** START OF RAW DATA **

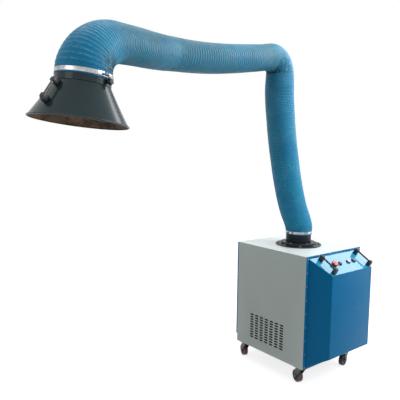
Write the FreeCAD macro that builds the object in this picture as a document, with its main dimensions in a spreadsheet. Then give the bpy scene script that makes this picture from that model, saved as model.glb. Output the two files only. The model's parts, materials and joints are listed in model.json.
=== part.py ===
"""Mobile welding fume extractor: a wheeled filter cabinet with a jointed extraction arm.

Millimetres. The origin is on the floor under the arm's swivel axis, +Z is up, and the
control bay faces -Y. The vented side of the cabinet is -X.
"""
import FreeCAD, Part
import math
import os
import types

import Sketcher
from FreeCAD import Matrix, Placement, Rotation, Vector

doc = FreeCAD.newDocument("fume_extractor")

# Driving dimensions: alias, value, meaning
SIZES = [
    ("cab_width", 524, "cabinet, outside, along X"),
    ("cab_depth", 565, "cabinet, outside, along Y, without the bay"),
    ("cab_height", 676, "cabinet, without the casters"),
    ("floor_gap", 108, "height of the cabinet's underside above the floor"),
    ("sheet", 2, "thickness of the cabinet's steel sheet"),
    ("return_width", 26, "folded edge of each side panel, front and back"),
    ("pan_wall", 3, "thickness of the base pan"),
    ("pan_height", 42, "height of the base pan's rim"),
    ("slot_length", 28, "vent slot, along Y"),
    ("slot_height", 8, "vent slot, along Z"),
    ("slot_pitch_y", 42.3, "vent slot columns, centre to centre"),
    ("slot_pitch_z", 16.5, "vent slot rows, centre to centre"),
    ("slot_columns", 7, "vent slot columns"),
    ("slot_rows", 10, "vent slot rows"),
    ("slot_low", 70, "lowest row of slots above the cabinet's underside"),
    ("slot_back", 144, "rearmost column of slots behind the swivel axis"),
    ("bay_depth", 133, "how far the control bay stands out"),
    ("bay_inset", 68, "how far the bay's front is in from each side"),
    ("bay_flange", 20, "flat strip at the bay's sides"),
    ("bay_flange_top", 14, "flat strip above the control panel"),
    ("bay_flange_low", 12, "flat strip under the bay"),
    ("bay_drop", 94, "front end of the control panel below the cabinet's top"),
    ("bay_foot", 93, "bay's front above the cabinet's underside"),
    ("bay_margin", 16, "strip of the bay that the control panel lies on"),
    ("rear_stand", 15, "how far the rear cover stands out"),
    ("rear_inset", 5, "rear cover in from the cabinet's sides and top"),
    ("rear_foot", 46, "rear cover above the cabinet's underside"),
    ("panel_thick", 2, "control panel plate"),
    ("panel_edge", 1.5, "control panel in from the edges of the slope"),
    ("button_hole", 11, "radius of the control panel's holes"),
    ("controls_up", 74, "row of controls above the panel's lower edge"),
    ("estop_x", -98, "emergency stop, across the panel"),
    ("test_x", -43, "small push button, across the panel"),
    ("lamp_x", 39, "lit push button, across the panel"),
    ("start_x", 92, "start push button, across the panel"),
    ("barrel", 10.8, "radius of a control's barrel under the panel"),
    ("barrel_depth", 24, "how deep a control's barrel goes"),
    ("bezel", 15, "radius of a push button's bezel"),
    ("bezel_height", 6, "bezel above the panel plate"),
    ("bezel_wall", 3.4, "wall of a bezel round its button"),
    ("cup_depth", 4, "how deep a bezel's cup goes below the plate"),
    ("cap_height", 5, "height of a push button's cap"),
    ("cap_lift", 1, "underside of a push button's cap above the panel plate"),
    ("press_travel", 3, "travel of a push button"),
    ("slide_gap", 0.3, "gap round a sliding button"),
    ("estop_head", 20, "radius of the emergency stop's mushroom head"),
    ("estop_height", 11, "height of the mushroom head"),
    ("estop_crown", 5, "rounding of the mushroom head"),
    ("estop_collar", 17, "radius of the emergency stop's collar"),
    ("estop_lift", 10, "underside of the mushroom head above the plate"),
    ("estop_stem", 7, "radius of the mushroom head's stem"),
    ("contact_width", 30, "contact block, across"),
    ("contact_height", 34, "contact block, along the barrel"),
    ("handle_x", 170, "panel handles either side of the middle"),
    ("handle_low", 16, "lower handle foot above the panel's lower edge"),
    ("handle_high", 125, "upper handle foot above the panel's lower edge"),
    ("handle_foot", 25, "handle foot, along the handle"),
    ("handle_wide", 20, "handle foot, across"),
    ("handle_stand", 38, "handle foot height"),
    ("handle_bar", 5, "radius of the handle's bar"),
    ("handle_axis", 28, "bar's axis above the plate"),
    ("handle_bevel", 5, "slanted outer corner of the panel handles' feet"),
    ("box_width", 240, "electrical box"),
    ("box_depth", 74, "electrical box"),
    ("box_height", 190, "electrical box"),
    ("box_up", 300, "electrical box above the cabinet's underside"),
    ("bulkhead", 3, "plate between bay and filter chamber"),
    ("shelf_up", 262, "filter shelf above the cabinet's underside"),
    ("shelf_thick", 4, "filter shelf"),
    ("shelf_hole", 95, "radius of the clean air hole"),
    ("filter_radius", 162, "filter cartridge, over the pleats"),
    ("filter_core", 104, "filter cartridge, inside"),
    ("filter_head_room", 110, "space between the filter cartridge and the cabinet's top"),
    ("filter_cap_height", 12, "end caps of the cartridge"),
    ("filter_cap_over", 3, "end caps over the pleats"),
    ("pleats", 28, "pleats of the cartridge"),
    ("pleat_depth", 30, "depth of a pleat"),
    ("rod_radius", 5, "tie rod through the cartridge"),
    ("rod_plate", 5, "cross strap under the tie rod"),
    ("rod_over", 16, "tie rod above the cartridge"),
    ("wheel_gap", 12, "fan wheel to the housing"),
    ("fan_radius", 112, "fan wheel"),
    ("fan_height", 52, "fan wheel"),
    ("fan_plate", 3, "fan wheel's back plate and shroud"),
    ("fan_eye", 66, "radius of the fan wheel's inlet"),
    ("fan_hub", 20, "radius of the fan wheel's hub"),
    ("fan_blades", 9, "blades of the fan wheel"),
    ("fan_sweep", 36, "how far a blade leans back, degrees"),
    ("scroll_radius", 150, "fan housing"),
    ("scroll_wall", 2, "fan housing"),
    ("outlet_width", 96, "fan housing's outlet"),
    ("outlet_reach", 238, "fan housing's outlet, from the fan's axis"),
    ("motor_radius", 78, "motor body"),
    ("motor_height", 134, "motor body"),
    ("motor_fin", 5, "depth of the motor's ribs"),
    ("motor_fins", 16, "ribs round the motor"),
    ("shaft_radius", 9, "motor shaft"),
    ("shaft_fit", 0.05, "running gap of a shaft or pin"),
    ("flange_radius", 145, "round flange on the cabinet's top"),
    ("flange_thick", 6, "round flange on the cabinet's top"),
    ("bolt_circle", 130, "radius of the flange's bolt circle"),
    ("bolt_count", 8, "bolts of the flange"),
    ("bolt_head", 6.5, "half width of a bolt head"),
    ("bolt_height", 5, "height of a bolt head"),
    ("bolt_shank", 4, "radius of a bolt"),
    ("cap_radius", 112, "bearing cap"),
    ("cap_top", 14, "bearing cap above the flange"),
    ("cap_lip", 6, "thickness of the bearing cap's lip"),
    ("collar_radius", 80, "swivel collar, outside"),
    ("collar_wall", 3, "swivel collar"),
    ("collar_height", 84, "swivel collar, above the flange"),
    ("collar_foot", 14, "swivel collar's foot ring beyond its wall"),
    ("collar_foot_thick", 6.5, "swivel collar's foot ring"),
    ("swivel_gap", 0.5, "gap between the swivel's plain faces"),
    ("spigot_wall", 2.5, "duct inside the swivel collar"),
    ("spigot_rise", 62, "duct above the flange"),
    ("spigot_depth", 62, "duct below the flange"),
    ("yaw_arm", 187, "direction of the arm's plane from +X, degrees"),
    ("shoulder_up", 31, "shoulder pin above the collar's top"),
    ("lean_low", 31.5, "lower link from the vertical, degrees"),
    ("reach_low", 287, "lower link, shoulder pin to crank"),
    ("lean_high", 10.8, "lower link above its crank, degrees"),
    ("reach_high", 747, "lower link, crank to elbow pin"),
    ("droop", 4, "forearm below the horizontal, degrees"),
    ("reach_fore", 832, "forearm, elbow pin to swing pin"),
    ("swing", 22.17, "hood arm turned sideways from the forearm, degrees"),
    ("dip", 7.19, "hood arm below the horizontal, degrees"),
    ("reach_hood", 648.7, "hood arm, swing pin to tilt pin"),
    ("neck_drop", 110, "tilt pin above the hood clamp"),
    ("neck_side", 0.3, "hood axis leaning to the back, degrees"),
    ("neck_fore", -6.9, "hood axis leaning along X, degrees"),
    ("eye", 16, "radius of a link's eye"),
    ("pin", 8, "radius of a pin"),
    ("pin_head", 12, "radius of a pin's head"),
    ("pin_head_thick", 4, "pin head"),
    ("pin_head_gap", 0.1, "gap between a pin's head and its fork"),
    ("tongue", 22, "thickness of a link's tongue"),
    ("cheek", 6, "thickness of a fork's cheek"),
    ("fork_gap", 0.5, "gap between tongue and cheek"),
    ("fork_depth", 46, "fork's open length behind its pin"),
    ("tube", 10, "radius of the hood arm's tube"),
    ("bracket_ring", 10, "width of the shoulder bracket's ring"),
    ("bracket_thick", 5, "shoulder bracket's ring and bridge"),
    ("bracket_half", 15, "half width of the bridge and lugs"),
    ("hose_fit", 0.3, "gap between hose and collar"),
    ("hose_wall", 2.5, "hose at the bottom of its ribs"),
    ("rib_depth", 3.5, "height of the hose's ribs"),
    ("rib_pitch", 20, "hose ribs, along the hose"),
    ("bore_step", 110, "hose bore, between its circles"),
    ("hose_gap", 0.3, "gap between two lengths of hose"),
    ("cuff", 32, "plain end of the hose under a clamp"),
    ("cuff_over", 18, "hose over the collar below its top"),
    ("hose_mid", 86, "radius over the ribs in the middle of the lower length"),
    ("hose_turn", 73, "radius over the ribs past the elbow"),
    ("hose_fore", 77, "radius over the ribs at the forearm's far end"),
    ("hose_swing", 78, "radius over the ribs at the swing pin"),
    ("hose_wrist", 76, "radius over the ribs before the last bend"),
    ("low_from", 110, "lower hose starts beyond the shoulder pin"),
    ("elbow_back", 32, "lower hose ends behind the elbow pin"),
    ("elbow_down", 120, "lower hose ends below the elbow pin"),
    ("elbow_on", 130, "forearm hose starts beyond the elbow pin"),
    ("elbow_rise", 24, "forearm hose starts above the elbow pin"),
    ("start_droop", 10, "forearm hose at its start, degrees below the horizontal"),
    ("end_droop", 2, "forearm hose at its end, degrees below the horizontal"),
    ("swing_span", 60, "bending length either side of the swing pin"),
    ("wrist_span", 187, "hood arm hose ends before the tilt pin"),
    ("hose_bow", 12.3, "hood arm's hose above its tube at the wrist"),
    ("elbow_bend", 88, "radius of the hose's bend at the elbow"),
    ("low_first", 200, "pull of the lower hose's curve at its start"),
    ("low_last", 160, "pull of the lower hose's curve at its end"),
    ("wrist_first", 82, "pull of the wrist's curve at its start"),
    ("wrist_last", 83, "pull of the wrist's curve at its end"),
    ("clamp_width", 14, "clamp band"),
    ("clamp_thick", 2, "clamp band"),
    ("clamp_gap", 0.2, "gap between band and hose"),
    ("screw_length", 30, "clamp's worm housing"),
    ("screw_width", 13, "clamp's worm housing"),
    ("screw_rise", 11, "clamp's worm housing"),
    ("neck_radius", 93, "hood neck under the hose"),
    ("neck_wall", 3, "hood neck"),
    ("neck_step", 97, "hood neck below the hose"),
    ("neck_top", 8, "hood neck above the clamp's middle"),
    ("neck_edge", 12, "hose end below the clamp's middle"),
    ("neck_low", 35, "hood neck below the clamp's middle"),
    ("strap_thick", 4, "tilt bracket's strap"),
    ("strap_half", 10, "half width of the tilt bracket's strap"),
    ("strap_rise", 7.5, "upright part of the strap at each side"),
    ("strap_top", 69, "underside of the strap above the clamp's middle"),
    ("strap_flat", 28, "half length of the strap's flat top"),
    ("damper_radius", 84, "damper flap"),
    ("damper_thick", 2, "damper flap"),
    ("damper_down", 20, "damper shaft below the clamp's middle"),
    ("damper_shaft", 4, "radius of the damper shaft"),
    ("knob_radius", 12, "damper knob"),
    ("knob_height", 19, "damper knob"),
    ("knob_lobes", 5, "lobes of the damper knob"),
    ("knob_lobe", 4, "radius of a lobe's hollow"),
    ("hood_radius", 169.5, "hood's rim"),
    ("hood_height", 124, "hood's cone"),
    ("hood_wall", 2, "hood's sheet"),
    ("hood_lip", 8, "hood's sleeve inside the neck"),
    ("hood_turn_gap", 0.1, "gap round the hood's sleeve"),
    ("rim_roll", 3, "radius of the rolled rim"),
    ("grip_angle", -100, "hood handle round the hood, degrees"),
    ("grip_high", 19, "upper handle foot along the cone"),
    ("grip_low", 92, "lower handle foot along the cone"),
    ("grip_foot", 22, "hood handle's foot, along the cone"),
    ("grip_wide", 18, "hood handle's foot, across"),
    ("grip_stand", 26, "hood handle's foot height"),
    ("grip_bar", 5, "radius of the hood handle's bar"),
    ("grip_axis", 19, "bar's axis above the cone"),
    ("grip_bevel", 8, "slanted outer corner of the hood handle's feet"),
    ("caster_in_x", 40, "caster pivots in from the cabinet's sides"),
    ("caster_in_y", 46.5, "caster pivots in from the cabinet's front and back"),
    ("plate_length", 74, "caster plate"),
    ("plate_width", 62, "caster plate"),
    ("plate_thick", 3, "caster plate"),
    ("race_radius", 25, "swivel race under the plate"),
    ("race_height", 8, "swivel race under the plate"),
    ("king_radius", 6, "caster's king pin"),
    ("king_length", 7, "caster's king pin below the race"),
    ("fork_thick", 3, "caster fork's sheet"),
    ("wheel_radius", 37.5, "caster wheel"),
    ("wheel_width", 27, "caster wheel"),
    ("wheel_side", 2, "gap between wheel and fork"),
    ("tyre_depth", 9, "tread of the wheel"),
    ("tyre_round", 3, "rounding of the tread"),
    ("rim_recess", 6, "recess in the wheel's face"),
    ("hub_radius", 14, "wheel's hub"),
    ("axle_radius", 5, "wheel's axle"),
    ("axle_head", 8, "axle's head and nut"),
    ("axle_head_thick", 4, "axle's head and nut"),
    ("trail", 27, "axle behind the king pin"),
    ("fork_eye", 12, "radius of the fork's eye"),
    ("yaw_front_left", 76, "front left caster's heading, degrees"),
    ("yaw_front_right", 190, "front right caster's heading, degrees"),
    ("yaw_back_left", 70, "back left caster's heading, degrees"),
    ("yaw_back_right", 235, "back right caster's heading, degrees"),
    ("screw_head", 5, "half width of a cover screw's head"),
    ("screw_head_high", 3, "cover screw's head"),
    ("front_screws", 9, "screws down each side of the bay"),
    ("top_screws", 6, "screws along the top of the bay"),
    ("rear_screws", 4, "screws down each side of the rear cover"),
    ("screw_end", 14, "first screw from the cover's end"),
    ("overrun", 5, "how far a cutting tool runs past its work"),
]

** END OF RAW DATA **

Scan the material above for the string "FreeCAD" and report each line where you find it.

Write the FreeCAD macro that builds the object in this picture as a document, with its main dimensions in a spreadsheet. Then give the bpy scene script that makes this picture from that model, saved as model.glb. Output the two files only. The model's parts, materials and joints are listed in model.json.
import FreeCAD, Part
from FreeCAD import Matrix, Placement, Rotation, Vector
doc = FreeCAD.newDocument("fume_extractor")